Wednesday, January 6, 2010

Are American Students Lazier Than the Rest of the World?

After reading this article from the Boston Globe about how American students in this professor's class are lazier than her International students, it got me thinking.

Her argument goes something like this: American students are not doing well in her class because they are playing video games all night while her International students are overcoming their language challenges to produce better quality work. I won't argue with this. I went to school with a few of these students. I find it believable. It is the next argument that I have trouble with.
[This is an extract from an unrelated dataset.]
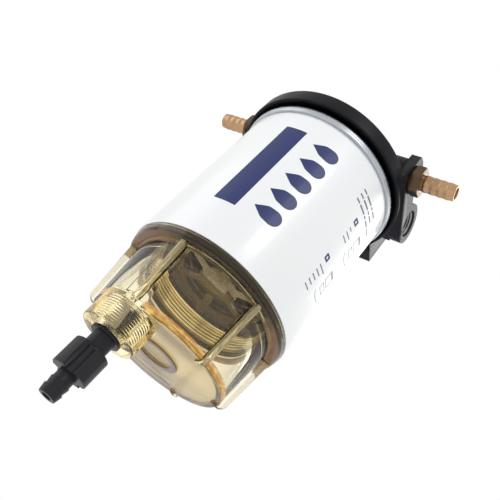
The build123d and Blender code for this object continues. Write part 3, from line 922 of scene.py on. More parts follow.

She says "... creativity without knowledge - a common phenomenon - is just not enough." Hmm. Again, I agree, but I don't see the connection. Because some students play video games too long into the night, we should return to old style teaching of base level facts? OR... would a more engaging classroom that utilizes the power of technology make the class more beneficial to ALL students? The kids with lousy time management skills will continue to do poorly, but that doesn't change the fact that learning how to leverage technology for research, collaboration, creation, and communication is essential to the success of these students.

Just saying...


  1. Bottom line is - if students don't manage their time well they will do badly (for the most part).

  2. Thanks for your comment Michelle. I totally agree, but learning to manage your time by ignoring technology is not the answer. We need to do a better job of teaching kids how to manage their time so they find balance between the technology tools at their disposal and the many other aspects of their life.

    My problem with the article wasn't that it called out poor student time management as a key issue, but rather that she seems to be calling into question the need to develop solid technological skills. She seems to feel that technology is interfering with time management, when it can be used to improve it if we teach kids to do so.